Might I recommend the Marshmallow spread instead to that mom instead?
(Please don’t sue me).
So how does Nutella compare to Peanut Butter – you might be surprised…
Nutella per Tablespoon (19g):
6g Fat (2g saturated Fat)
11g Carbs (1g fibre/10g sugar)
0% Vitamin A
0% Vitamin C
10% Vitamin E
Kraft Smooth Peanut Butter per Tablespoon (15g)
8g Fat (2g Saturated Fat)
4g Carbs (1g fibre/3g sugar)
0% Vitamin A
0% Vitamin C
0% Vitamin E
Eating Nutella over Kraft peanut butter (not my peanut butter of choice – I prefer a more natural kinds, like President Choice blue menu Just Peanuts) however with Nutella you eat 10 more calories, save 2g of fat, eat 65mg less sodium, eat 7g more carbs – admittedly more sugar – consume 2% more calcium and take in 10% more vitamin E.
Comments on this item made me laugh because Nutella in the US does have nutritional information on it, however the commercials were misleading stating it was healthy, or part of a healthy breakfast. Whatever it said, it’s chocolate and nuts and that should have set off bells for any parent.

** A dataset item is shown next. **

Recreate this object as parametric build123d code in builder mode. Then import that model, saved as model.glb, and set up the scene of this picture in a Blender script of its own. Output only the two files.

For this post I turned to my trusty editor, 7-year-old Linus, and he read the post then asked me; “If Nutella is made with hazelnuts and chocolate, there is no way it is healthy, Daddy, but can we please buy some!” 🙂
Some comments I read while researching included;
“What? Chocolate for breakfast is unhealthy?”
“I’m suing McDonald’s because I had a Happy Meal and it didn’t make me happy”.
“I’m suing Axe because I used their deodorant spray and was not immediately surrounded by hot women”.
What are your thoughts, parents? Stupid lawsuit or poor advertising choices for this product?